TASK STATEMENT
Copy out all the data, word for word.
· · · · · · ·
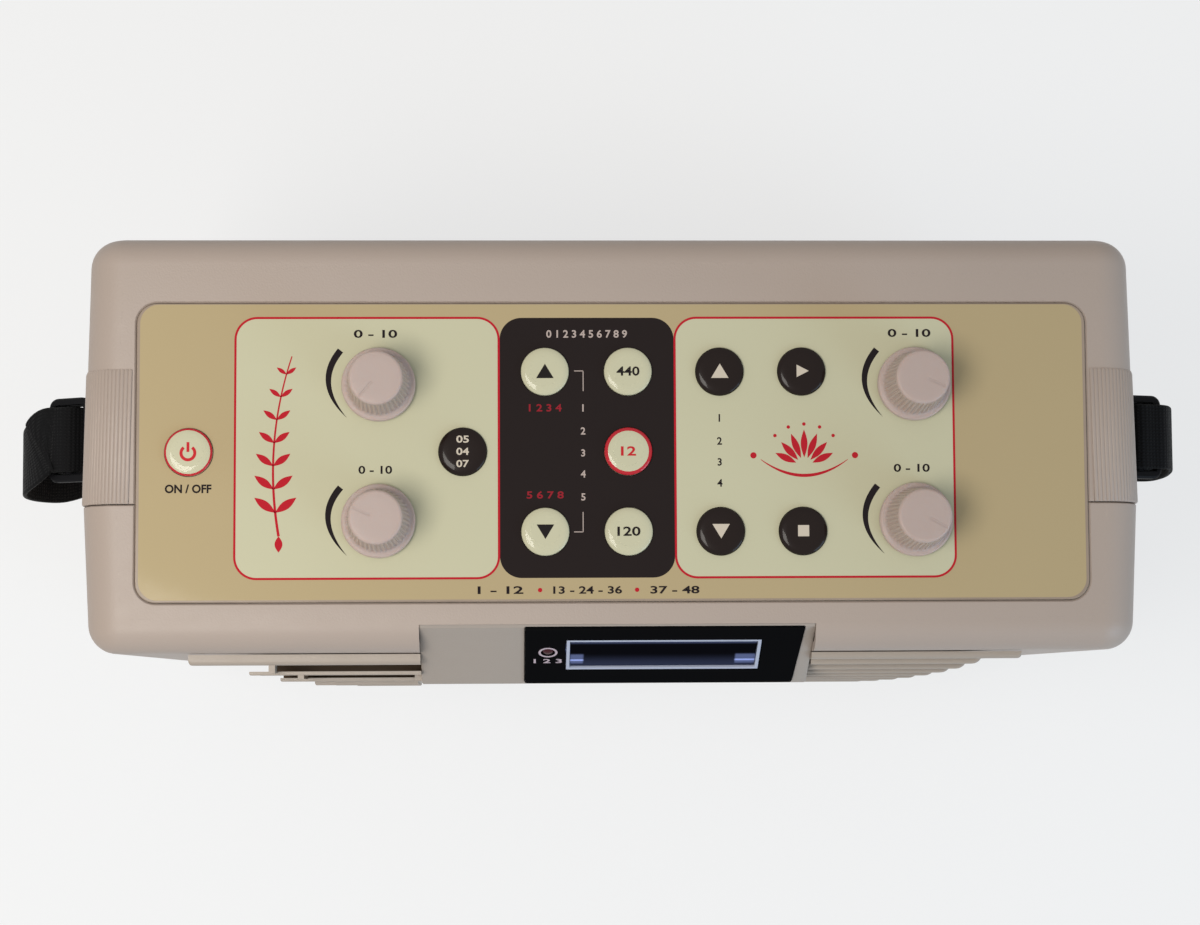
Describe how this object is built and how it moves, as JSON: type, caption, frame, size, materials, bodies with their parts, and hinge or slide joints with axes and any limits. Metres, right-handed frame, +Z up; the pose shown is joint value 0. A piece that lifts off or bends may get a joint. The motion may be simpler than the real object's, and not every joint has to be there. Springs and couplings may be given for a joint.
{
  "type": "electronic tanpura",
  "caption": "Portable electronic drone instrument with a rounded case, a top panel of keys and knobs, a sloped front display, louvred speakers and a shoulder strap.",
  "frame": {"origin": "on the floor under the middle of the whole unit, strap included", "axes": "+Z up, -Y towards the display and speakers, +X to the right of someone facing the display"},
  "size_m": [0.3614, 0.1336, 0.2292],
  "materials": {
    "casing": "fine matte moulding, warm beige",
    "panel": "clear sheet over a tan, cream and dark brown back print",
    "pale_key": "glossy, cream",
    "dark_key": "glossy, dark brown",
    "knob": "satin, pinkish beige",
    "shaft": "turned",
    "pot": "plated can",
    "board": "green solder mask",
    "lens": "polished black",
    "display_frame": "pale grey",
    "display": "dark glass-like front",
    "lamp": "deep red",
    "speaker_frame": "grey",
    "cone": "black pulp",
    "black_plastic": "satin, black",
    "webbing": "woven, black",
    "foot": "matt, black",
    "screw": "plated",
    "transformer": "varnished laminations",
    "cable": "grey ribbon"
  },
  "bodies": {
    "casing": {"front_shell": "casing", "rear_shell": "casing", "display_bezel": "casing", "left_grille": "casing", "right_grille": "casing", "left_side_band": "casing", "right_side_band": "casing", "control_panel": "panel", "drone_volume_pot": "pot", "drone_tone_pot": "pot", "drum_volume_pot": "pot", "drum_bass_pot": "pot", "key_board": "board", "main_board": "board", "display_lens": "lens", "display_frame": "display_frame", "display_module": "display", "tempo_lamp": "lamp", "left_speaker_frame": "speaker_frame", "right_speaker_frame": "speaker_frame", "left_strap_anchor": "black_plastic", "right_strap_anchor": "black_plastic", "left_buckle": "black_plastic", "right_buckle": "black_plastic", "strap": "webbing", "socket_plate": "black_plastic", "mains_inlet": "black_plastic", "output_jack": "black_plastic", "transformer": "transformer", "flat_cable": "cable", "foot_1": "foot", "case_screw_1": "screw", "foot_2": "foot", "case_screw_2": "screw", "foot_3": "foot", "case_screw_3": "screw", "foot_4": "foot", "case_screw_4": "screw"},
    "power_key": {"power_key": "pale_key"},
    "mode_key": {"mode_key": "dark_key"},
    "style_up_key": {"style_up_key": "pale_key"},
    "style_down_key": {"style_down_key": "pale_key"},
    "pitch_key": {"pitch_key": "pale_key"},
    "memory_key": {"memory_key": "pale_key"},
    "tempo_key": {"tempo_key": "pale_key"},
    "rhythm_up_key": {"rhythm_up_key": "dark_key"},
    "rhythm_down_key": {"rhythm_down_key": "dark_key"},
    "start_key": {"start_key": "dark_key"},
    "stop_key": {"stop_key": "dark_key"},
    "drone_volume_knob": {"drone_volume_knob": "knob", "drone_volume_shaft": "shaft"},
    "drone_tone_knob": {"drone_tone_knob": "knob", "drone_tone_shaft": "shaft"},
    "drum_volume_knob": {"drum_volume_knob": "knob", "drum_volume_shaft": "shaft"},
    "drum_bass_knob": {"drum_bass_knob": "knob", "drum_bass_shaft": "shaft"},
    "left_speaker_cone": {"left_speaker_cone": "cone"},
    "right_speaker_cone": {"right_speaker_cone": "cone"}
  },
  "joints": [
    {"name": "power_key_press", "type": "slide", "parent": "casing", "child": "power_key", "axis": [0, 0, -1], "range_m": [0, 0.0007], "stiffness_N_per_m": 1500, "springref_m": -0.0003},
    {"name": "mode_key_press", "type": "slide", "parent": "casing", "child": "mode_key", "axis": [0, 0, -1], "range_m": [0, 0.0007], "stiffness_N_per_m": 1500, "springref_m": -0.0003},
    {"name": "style_up_key_press", "type": "slide", "parent": "casing", "child": "style_up_key", "axis": [0, 0, -1], "range_m": [0, 0.0007], "stiffness_N_per_m": 1500, "springref_m": -0.0003},
    {"name": "style_down_key_press", "type": "slide", "parent": "casing", "child": "style_down_key", "axis": [0, 0, -1], "range_m": [0, 0.0007], "stiffness_N_per_m": 1500, "springref_m": -0.0003},
    {"name": "pitch_key_press", "type": "slide", "parent": "casing", "child": "pitch_key", "axis": [0, 0, -1], "range_m": [0, 0.0007], "stiffness_N_per_m": 1500, "springref_m": -0.0003},
    {"name": "memory_key_press", "type": "slide", "parent": "casing", "child": "memory_key", "axis": [0, 0, -1], "range_m": [0, 0.0007], "stiffness_N_per_m": 1500, "springref_m": -0.0003},
    {"name": "tempo_key_press", "type": "slide", "parent": "casing", "child": "tempo_key", "axis": [0, 0, -1], "range_m": [0, 0.0007], "stiffness_N_per_m": 1500, "springref_m": -0.0003},
    {"name": "rhythm_up_key_press", "type": "slide", "parent": "casing", "child": "rhythm_up_key", "axis": [0, 0, -1], "range_m": [0, 0.0007], "stiffness_N_per_m": 1500, "springref_m": -0.0003},
    {"name": "rhythm_down_key_press", "type": "slide", "parent": "casing", "child": "rhythm_down_key", "axis": [0, 0, -1], "range_m": [0, 0.0007], "stiffness_N_per_m": 1500, "springref_m": -0.0003},
    {"name": "start_key_press", "type": "slide", "parent": "casing", "child": "start_key", "axis": [0, 0, -1], "range_m": [0, 0.0007], "stiffness_N_per_m": 1500, "springref_m": -0.0003},
    {"name": "stop_key_press", "type": "slide", "parent": "casing", "child": "stop_key", "axis": [0, 0, -1], "range_m": [0, 0.0007], "stiffness_N_per_m": 1500, "springref_m": -0.0003},
    {"name": "drone_volume_turn", "type": "hinge", "parent": "casing", "child": "drone_volume_knob", "pos_m": [-0.06541, 0.01858, 0.21], "axis": [0, 0, 1], "range_deg": [-289.3, 10.7]},
    {"name": "drone_tone_turn", "type": "hinge", "parent": "casing", "child": "drone_tone_knob", "pos_m": [-0.06541, -0.02042, 0.21], "axis": [0, 0, 1], "range_deg": [-217.2, 82.8]},
    {"name": "drum_volume_turn", "type": "hinge", "parent": "casing", "child": "drum_volume_knob", "pos_m": [0.08809, 0.01858, 0.21], "axis": [0, 0, 1], "range_deg": [-37.3, 262.7]},
    {"name": "drum_bass_turn", "type": "hinge", "parent": "casing", "child": "drum_bass_knob", "pos_m": [0.08809, -0.02042, 0.21], "axis": [0, 0, 1], "range_deg": [-31.6, 268.4]},
    {"name": "left_cone_travel", "type": "slide", "parent": "casing", "child": "left_speaker_cone", "axis": [0, 1, 0], "range_m": [-0.0008, 0.0008], "stiffness_N_per_m": 1200},
    {"name": "right_cone_travel", "type": "slide", "parent": "casing", "child": "right_speaker_cone", "axis": [0, 1, 0], "range_m": [-0.0008, 0.0008], "stiffness_N_per_m": 1200}
  ]
}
· · · · · · ·
RESPONSE
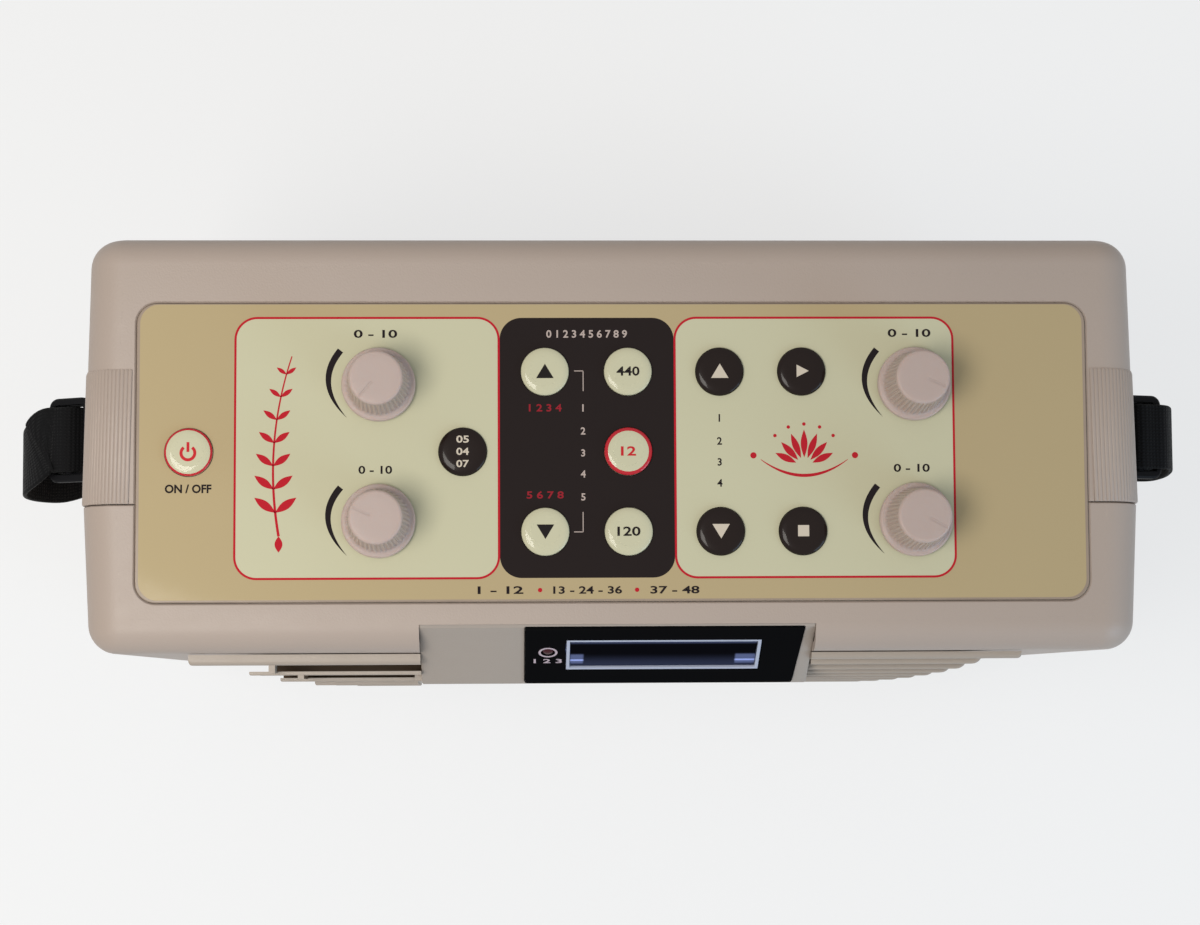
Describe how this object is built and how it moves, as JSON: type, caption, frame, size, materials, bodies with their parts, and hinge or slide joints with axes and any limits. Metres, right-handed frame, +Z up; the pose shown is joint value 0. A piece that lifts off or bends may get a joint. The motion may be simpler than the real object's, and not every joint has to be there. Springs and couplings may be given for a joint.
{
  "type": "electronic tanpura",
  "caption": "Portable electronic drone instrument with a rounded case, a top panel of keys and knobs, a sloped front display, louvred speakers and a shoulder strap.",
  "frame": {"origin": "on the floor under the middle of the whole unit, strap included", "axes": "+Z up, -Y towards the display and speakers, +X to the right of someone facing the display"},
  "size_m": [0.3614, 0.1336, 0.2292],
  "materials": {
    "casing": "fine matte moulding, warm beige",
    "panel": "clear sheet over a tan, cream and dark brown back print",
    "pale_key": "glossy, cream",
    "dark_key": "glossy, dark brown",
    "knob": "satin, pinkish beige",
    "shaft": "turned",
    "pot": "plated can",
    "board": "green solder mask",
    "lens": "polished black",
    "display_frame": "pale grey",
    "display": "dark glass-like front",
    "lamp": "deep red",
    "speaker_frame": "grey",
    "cone": "black pulp",
    "black_plastic": "satin, black",
    "webbing": "woven, black",
    "foot": "matt, black",
    "screw": "plated",
    "transformer": "varnished laminations",
    "cable": "grey ribbon"
  },
  "bodies": {
    "casing": {"front_shell": "casing", "rear_shell": "casing", "display_bezel": "casing", "left_grille": "casing", "right_grille": "casing", "left_side_band": "casing", "right_side_band": "casing", "control_panel": "panel", "drone_volume_pot": "pot", "drone_tone_pot": "pot", "drum_volume_pot": "pot", "drum_bass_pot": "pot", "key_board": "board", "main_board": "board", "display_lens": "lens", "display_frame": "display_frame", "display_module": "display", "tempo_lamp": "lamp", "left_speaker_frame": "speaker_frame", "right_speaker_frame": "speaker_frame", "left_strap_anchor": "black_plastic", "right_strap_anchor": "black_plastic", "left_buckle": "black_plastic", "right_buckle": "black_plastic", "strap": "webbing", "socket_plate": "black_plastic", "mains_inlet": "black_plastic", "output_jack": "black_plastic", "transformer": "transformer", "flat_cable": "cable", "foot_1": "foot", "case_screw_1": "screw", "foot_2": "foot", "case_screw_2": "screw", "foot_3": "foot", "case_screw_3": "screw", "foot_4": "foot", "case_screw_4": "screw"},
    "power_key": {"power_key": "pale_key"},
    "mode_key": {"mode_key": "dark_key"},
    "style_up_key": {"style_up_key": "pale_key"},
    "style_down_key": {"style_down_key": "pale_key"},
    "pitch_key": {"pitch_key": "pale_key"},
    "memory_key": {"memory_key": "pale_key"},
    "tempo_key": {"tempo_key": "pale_key"},
    "rhythm_up_key": {"rhythm_up_key": "dark_key"},
    "rhythm_down_key": {"rhythm_down_key": "dark_key"},
    "start_key": {"start_key": "dark_key"},
    "stop_key": {"stop_key": "dark_key"},
    "drone_volume_knob": {"drone_volume_knob": "knob", "drone_volume_shaft": "shaft"},
    "drone_tone_knob": {"drone_tone_knob": "knob", "drone_tone_shaft": "shaft"},
    "drum_volume_knob": {"drum_volume_knob": "knob", "drum_volume_shaft": "shaft"},
    "drum_bass_knob": {"drum_bass_knob": "knob", "drum_bass_shaft": "shaft"},
    "left_speaker_cone": {"left_speaker_cone": "cone"},
    "right_speaker_cone": {"right_speaker_cone": "cone"}
  },
  "joints": [
    {"name": "power_key_press", "type": "slide", "parent": "casing", "child": "power_key", "axis": [0, 0, -1], "range_m": [0, 0.0007], "stiffness_N_per_m": 1500, "springref_m": -0.0003},
    {"name": "mode_key_press", "type": "slide", "parent": "casing", "child": "mode_key", "axis": [0, 0, -1], "range_m": [0, 0.0007], "stiffness_N_per_m": 1500, "springref_m": -0.0003},
    {"name": "style_up_key_press", "type": "slide", "parent": "casing", "child": "style_up_key", "axis": [0, 0, -1], "range_m": [0, 0.0007], "stiffness_N_per_m": 1500, "springref_m": -0.0003},
    {"name": "style_down_key_press", "type": "slide", "parent": "casing", "child": "style_down_key", "axis": [0, 0, -1], "range_m": [0, 0.0007], "stiffness_N_per_m": 1500, "springref_m": -0.0003},
    {"name": "pitch_key_press", "type": "slide", "parent": "casing", "child": "pitch_key", "axis": [0, 0, -1], "range_m": [0, 0.0007], "stiffness_N_per_m": 1500, "springref_m": -0.0003},
    {"name": "memory_key_press", "type": "slide", "parent": "casing", "child": "memory_key", "axis": [0, 0, -1], "range_m": [0, 0.0007], "stiffness_N_per_m": 1500, "springref_m": -0.0003},
    {"name": "tempo_key_press", "type": "slide", "parent": "casing", "child": "tempo_key", "axis": [0, 0, -1], "range_m": [0, 0.0007], "stiffness_N_per_m": 1500, "springref_m": -0.0003},
    {"name": "rhythm_up_key_press", "type": "slide", "parent": "casing", "child": "rhythm_up_key", "axis": [0, 0, -1], "range_m": [0, 0.0007], "stiffness_N_per_m": 1500, "springref_m": -0.0003},
    {"name": "rhythm_down_key_press", "type": "slide", "parent": "casing", "child": "rhythm_down_key", "axis": [0, 0, -1], "range_m": [0, 0.0007], "stiffness_N_per_m": 1500, "springref_m": -0.0003},
    {"name": "start_key_press", "type": "slide", "parent": "casing", "child": "start_key", "axis": [0, 0, -1], "range_m": [0, 0.0007], "stiffness_N_per_m": 1500, "springref_m": -0.0003},
    {"name": "stop_key_press", "type": "slide", "parent": "casing", "child": "stop_key", "axis": [0, 0, -1], "range_m": [0, 0.0007], "stiffness_N_per_m": 1500, "springref_m": -0.0003},
    {"name": "drone_volume_turn", "type": "hinge", "parent": "casing", "child": "drone_volume_knob", "pos_m": [-0.06541, 0.01858, 0.21], "axis": [0, 0, 1], "range_deg": [-289.3, 10.7]},
    {"name": "drone_tone_turn", "type": "hinge", "parent": "casing", "child": "drone_tone_knob", "pos_m": [-0.06541, -0.02042, 0.21], "axis": [0, 0, 1], "range_deg": [-217.2, 82.8]},
    {"name": "drum_volume_turn", "type": "hinge", "parent": "casing", "child": "drum_volume_knob", "pos_m": [0.08809, 0.01858, 0.21], "axis": [0, 0, 1], "range_deg": [-37.3, 262.7]},
    {"name": "drum_bass_turn", "type": "hinge", "parent": "casing", "child": "drum_bass_knob", "pos_m": [0.08809, -0.02042, 0.21], "axis": [0, 0, 1], "range_deg": [-31.6, 268.4]},
    {"name": "left_cone_travel", "type": "slide", "parent": "casing", "child": "left_speaker_cone", "axis": [0, 1, 0], "range_m": [-0.0008, 0.0008], "stiffness_N_per_m": 1200},
    {"name": "right_cone_travel", "type": "slide", "parent": "casing", "child": "right_speaker_cone", "axis": [0, 1, 0], "range_m": [-0.0008, 0.0008], "stiffness_N_per_m": 1200}
  ]
}